» **REQUIRED TASK**
In the entries below, the lines from the one with "hide_parts(*nodes)" through the one with "return piece" are to be copied exactly; both ends count.

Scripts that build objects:
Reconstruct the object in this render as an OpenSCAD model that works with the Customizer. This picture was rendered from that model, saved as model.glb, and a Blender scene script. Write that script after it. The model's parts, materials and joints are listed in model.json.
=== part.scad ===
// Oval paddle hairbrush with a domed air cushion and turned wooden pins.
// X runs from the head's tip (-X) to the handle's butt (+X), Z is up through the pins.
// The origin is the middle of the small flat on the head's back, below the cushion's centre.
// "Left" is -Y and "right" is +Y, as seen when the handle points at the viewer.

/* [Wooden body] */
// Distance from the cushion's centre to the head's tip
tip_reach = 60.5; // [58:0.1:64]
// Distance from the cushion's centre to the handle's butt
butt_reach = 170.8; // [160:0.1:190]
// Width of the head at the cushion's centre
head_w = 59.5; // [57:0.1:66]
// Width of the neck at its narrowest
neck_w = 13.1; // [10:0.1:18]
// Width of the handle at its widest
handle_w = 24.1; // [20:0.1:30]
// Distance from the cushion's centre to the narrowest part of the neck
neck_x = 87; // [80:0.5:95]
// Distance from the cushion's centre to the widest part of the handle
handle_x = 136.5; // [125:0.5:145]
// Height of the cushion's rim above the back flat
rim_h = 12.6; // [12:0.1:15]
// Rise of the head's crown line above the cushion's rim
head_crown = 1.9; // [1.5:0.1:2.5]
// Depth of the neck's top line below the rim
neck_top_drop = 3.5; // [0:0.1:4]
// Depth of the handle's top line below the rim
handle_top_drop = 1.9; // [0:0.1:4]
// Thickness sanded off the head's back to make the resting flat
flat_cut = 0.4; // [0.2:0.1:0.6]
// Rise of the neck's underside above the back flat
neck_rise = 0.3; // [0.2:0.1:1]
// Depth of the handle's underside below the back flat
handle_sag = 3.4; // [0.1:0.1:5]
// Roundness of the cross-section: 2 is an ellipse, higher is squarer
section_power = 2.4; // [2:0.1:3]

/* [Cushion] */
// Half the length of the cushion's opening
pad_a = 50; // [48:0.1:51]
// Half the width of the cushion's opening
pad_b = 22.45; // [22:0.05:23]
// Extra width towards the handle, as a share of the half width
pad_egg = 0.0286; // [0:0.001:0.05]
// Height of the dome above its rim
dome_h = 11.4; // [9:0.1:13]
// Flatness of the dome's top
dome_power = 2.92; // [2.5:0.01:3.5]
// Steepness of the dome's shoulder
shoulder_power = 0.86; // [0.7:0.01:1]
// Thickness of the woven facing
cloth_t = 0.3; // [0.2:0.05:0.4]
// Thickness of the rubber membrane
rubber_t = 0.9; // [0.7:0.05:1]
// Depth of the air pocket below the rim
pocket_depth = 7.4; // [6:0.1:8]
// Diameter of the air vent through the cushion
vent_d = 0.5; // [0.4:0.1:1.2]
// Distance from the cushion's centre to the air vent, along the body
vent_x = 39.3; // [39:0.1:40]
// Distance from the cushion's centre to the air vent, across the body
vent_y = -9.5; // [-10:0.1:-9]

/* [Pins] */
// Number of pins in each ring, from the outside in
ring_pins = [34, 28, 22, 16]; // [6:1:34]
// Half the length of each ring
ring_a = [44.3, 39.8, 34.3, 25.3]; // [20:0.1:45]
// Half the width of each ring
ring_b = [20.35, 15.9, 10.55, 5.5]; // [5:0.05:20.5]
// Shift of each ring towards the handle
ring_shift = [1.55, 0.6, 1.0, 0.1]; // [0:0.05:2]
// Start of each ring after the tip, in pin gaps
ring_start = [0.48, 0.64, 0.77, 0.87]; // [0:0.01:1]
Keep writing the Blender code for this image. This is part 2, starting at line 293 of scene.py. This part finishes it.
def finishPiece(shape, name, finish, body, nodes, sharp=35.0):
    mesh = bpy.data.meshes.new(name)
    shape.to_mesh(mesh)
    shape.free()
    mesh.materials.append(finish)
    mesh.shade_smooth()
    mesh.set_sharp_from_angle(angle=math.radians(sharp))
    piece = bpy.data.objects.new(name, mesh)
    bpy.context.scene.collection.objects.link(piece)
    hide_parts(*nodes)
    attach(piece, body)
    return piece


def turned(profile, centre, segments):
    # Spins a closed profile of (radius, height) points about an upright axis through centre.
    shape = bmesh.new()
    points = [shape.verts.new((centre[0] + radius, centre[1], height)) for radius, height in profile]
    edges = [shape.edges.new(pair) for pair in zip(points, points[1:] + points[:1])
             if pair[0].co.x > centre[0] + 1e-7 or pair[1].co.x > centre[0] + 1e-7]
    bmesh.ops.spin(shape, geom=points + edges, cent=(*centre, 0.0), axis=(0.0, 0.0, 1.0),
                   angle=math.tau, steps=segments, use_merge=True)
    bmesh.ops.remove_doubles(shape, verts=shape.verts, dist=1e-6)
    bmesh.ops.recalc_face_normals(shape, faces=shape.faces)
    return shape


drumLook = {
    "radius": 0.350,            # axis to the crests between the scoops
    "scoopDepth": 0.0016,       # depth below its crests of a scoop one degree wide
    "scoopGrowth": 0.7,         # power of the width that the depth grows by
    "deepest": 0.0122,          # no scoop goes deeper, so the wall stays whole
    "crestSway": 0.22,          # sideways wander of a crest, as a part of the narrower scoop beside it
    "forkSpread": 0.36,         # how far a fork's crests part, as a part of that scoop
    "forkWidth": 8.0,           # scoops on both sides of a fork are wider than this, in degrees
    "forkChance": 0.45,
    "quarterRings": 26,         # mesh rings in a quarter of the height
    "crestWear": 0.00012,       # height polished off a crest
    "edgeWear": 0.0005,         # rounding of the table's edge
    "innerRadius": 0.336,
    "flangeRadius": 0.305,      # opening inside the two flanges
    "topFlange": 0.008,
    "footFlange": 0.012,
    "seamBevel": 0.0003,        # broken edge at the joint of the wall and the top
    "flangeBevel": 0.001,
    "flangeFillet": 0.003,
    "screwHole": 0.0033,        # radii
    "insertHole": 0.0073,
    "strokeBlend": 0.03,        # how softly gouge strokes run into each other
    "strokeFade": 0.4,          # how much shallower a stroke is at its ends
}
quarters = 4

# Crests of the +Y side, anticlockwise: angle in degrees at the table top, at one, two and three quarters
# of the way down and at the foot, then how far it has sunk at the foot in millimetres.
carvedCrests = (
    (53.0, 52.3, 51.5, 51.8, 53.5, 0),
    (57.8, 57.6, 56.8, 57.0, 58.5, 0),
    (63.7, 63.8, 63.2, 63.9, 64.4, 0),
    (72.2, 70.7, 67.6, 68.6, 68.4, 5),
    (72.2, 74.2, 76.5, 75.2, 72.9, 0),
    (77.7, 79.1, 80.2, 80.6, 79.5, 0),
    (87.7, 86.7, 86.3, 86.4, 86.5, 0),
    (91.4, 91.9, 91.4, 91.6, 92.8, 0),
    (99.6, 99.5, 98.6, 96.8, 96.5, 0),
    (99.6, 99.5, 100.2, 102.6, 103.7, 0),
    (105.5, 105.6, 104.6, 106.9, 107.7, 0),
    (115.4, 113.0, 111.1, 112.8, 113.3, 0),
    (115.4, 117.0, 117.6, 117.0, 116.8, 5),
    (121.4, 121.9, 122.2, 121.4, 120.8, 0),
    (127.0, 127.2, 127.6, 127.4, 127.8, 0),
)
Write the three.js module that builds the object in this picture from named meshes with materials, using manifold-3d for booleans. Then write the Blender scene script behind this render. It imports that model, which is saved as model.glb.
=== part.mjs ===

» **SOLUTION TO THIS TASK**
    hide_parts(*nodes)
    attach(piece, body)
    return piece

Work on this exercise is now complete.